◆ **STATED GOAL**
In the listing that follows, locate the line containing "0.34, 0.33), 0.12)" and the line containing "from mathutils import Matrix, Vector". Retype exactly those two lines and every line between them, and nothing more.

◆ **SOURCE MATERIAL**
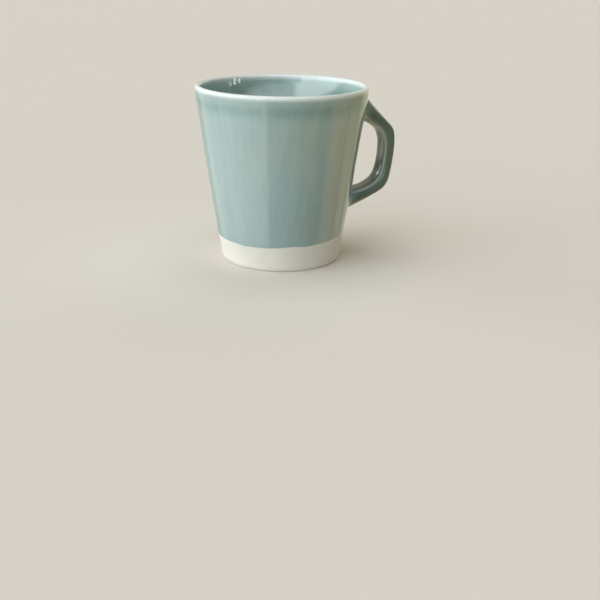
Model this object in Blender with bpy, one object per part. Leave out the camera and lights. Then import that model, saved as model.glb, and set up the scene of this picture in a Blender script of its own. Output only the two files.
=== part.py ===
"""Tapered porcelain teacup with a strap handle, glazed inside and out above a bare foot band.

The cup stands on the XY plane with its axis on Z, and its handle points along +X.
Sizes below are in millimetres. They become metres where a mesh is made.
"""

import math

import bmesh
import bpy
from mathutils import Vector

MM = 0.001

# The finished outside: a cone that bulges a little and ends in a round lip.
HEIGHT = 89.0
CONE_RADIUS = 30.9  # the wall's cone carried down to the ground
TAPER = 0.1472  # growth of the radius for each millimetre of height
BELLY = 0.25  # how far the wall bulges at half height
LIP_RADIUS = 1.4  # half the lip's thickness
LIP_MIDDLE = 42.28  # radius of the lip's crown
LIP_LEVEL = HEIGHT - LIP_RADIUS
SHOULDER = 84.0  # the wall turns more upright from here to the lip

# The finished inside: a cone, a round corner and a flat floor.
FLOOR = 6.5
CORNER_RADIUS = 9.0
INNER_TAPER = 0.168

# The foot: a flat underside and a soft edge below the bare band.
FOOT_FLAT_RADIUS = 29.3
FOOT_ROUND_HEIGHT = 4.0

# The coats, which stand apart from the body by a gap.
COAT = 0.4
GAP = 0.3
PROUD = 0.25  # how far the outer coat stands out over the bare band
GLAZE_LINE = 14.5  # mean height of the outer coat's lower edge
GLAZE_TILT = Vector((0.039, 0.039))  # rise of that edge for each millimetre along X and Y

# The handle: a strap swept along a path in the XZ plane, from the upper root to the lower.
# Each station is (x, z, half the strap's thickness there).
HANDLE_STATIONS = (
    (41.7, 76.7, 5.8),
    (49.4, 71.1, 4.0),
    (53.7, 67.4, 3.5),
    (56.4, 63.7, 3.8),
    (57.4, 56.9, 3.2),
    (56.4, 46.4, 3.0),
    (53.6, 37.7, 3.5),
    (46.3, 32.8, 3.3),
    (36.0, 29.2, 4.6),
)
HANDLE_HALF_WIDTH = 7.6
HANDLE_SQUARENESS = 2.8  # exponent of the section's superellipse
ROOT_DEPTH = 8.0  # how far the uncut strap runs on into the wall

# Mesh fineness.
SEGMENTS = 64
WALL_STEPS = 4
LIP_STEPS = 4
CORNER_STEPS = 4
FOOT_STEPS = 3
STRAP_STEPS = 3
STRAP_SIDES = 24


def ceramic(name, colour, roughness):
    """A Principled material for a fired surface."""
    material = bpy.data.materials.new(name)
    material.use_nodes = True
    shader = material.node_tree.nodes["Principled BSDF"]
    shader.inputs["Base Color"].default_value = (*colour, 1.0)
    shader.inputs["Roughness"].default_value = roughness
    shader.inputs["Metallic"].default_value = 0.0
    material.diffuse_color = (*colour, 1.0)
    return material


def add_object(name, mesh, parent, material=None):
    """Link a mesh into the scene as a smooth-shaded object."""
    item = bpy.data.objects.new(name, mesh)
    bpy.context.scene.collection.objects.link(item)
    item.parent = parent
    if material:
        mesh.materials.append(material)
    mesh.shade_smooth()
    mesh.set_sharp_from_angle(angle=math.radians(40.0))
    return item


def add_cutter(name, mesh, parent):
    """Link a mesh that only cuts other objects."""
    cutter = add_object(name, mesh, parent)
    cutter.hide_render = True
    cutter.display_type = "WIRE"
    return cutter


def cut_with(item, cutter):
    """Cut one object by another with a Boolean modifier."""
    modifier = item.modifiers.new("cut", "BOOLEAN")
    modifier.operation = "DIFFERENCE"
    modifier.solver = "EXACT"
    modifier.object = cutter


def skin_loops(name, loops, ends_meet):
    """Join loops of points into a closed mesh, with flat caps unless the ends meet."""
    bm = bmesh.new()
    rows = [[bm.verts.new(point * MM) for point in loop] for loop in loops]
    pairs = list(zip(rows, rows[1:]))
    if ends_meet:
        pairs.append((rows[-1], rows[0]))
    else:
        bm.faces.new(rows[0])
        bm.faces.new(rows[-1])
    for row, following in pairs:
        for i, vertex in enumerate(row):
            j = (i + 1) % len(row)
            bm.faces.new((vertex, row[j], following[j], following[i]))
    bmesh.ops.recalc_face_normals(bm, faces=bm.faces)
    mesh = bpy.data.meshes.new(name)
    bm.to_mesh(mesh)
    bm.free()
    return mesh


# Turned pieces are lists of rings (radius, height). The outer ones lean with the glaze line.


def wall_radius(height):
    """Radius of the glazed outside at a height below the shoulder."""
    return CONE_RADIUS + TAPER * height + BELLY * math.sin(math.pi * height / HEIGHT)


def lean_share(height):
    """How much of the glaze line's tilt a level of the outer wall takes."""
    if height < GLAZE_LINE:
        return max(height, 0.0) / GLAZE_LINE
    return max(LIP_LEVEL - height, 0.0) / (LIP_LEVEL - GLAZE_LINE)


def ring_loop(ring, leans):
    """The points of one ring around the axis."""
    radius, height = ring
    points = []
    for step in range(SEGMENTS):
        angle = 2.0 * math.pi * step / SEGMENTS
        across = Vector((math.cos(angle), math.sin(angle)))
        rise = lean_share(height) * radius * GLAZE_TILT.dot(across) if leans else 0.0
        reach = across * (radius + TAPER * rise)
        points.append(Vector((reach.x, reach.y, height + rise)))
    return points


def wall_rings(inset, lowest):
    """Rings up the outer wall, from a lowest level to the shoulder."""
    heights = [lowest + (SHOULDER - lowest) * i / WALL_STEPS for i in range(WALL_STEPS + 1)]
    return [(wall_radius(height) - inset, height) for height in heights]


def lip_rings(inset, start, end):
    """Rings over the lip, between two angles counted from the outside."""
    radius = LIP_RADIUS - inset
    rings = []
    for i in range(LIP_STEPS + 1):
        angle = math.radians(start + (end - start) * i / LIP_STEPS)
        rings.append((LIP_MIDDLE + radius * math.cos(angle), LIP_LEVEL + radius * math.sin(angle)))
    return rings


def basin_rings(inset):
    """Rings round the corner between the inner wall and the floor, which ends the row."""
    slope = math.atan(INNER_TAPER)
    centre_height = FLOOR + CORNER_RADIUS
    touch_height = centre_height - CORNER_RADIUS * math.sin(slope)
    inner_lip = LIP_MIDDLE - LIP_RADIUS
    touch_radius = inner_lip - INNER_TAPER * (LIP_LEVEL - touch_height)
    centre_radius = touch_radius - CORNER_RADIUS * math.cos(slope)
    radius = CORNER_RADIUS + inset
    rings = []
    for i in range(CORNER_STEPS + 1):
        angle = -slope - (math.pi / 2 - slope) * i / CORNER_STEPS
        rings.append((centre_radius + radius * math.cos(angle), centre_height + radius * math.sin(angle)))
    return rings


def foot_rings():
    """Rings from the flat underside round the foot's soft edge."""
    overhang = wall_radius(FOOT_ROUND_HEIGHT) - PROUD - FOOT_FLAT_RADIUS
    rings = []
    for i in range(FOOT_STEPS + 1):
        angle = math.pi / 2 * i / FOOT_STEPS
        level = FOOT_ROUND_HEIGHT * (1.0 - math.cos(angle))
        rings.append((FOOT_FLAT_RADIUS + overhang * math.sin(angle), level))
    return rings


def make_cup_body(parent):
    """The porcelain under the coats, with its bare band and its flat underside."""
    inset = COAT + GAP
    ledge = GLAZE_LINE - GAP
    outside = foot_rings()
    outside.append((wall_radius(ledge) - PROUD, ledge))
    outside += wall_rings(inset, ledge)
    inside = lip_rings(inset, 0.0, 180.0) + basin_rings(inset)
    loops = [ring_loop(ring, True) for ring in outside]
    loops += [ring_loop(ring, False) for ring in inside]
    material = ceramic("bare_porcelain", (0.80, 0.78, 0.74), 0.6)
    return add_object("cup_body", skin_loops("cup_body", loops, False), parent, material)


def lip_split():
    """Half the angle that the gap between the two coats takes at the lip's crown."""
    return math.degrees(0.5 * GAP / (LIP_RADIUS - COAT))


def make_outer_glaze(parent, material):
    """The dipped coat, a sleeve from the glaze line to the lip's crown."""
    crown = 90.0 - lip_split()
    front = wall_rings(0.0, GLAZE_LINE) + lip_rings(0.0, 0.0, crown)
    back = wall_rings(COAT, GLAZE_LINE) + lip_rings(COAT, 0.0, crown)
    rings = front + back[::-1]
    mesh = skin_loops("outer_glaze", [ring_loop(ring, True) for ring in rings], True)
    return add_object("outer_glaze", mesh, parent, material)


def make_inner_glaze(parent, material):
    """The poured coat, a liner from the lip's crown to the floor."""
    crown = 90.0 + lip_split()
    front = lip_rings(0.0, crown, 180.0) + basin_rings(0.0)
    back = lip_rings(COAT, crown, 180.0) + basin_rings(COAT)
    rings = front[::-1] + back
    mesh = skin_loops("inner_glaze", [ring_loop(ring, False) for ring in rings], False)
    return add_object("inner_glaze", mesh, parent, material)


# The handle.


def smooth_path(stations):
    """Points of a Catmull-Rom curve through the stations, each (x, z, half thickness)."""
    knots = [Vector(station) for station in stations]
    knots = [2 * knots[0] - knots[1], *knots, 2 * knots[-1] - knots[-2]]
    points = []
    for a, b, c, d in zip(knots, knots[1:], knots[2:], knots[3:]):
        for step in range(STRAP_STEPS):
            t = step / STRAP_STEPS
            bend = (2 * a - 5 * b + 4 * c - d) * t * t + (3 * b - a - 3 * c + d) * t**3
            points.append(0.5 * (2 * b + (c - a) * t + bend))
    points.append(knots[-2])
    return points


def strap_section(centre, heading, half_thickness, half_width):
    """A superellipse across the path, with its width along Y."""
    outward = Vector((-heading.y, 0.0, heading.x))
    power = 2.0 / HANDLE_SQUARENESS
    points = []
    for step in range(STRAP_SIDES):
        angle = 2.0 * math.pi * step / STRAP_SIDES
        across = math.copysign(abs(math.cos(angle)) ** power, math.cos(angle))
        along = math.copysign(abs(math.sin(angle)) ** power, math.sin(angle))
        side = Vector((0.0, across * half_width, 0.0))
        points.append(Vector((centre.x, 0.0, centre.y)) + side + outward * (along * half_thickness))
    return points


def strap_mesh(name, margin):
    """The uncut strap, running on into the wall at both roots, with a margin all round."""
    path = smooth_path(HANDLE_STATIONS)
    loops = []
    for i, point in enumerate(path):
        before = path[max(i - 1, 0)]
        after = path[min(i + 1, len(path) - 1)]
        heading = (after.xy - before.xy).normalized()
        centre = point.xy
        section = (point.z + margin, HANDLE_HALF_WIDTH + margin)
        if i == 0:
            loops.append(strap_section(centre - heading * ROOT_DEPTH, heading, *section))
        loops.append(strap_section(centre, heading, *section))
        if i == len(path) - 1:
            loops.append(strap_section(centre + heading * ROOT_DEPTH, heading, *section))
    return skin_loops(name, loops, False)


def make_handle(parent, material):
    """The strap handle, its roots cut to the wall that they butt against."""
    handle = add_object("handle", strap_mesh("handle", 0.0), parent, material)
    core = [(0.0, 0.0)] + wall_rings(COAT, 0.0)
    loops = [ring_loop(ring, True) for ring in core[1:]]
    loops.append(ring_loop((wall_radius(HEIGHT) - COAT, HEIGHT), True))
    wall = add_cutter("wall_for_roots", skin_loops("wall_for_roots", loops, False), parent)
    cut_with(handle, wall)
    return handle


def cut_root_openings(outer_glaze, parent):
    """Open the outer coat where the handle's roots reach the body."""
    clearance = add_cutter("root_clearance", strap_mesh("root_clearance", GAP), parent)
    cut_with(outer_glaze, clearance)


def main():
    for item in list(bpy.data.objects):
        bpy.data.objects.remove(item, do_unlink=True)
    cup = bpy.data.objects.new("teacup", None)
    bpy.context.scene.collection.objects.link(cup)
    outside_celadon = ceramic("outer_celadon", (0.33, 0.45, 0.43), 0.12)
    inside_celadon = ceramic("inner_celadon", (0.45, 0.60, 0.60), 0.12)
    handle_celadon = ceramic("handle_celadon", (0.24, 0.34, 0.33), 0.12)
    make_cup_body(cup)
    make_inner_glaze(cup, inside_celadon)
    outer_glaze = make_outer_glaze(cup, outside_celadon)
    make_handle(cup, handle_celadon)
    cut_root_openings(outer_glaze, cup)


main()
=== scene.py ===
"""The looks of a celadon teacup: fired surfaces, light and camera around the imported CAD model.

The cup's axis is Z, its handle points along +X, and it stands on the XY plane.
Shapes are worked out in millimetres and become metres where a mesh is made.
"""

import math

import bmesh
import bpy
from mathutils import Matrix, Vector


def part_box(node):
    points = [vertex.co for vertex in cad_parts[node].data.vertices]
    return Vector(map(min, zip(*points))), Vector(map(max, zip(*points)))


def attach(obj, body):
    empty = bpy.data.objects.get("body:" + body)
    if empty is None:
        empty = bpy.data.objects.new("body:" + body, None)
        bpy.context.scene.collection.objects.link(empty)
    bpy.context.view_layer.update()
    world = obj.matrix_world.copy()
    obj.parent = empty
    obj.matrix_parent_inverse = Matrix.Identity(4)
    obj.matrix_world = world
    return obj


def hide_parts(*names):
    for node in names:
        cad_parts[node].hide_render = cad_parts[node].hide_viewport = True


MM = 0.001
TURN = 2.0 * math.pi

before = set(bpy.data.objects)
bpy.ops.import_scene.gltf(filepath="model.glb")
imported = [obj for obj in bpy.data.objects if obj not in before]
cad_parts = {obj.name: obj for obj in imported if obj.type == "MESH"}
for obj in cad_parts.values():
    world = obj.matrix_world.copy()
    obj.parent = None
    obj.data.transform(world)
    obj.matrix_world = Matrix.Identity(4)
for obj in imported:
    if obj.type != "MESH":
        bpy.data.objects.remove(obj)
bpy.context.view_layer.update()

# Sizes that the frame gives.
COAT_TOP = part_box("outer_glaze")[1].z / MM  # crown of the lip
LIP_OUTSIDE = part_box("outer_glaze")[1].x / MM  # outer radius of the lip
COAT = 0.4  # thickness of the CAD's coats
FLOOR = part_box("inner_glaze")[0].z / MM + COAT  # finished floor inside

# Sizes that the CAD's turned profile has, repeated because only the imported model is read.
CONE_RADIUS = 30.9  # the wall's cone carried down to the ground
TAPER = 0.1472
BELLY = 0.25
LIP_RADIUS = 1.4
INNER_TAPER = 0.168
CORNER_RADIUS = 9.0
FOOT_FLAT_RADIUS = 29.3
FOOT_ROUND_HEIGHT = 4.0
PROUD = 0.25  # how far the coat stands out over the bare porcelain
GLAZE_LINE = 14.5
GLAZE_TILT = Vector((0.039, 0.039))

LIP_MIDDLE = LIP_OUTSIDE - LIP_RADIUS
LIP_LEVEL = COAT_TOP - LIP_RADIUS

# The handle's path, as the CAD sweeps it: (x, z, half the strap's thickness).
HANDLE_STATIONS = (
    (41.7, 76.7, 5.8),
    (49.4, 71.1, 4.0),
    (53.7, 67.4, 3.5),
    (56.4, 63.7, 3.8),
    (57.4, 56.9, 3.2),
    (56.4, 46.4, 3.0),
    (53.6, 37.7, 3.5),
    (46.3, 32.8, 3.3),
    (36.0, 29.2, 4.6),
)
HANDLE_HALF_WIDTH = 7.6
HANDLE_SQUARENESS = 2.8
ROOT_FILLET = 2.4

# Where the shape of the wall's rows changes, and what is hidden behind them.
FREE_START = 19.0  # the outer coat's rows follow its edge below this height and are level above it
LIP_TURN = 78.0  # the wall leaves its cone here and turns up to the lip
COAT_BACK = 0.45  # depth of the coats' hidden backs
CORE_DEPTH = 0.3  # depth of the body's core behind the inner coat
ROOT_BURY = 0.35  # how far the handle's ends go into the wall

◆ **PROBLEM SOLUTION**
    handle_celadon = ceramic("handle_celadon", (0.24, 0.34, 0.33), 0.12)
    make_cup_body(cup)
    make_inner_glaze(cup, inside_celadon)
    outer_glaze = make_outer_glaze(cup, outside_celadon)
    make_handle(cup, handle_celadon)
    cut_root_openings(outer_glaze, cup)


main()
=== scene.py ===
"""The looks of a celadon teacup: fired surfaces, light and camera around the imported CAD model.

The cup's axis is Z, its handle points along +X, and it stands on the XY plane.
Shapes are worked out in millimetres and become metres where a mesh is made.
"""

import math

import bmesh
import bpy
from mathutils import Matrix, Vector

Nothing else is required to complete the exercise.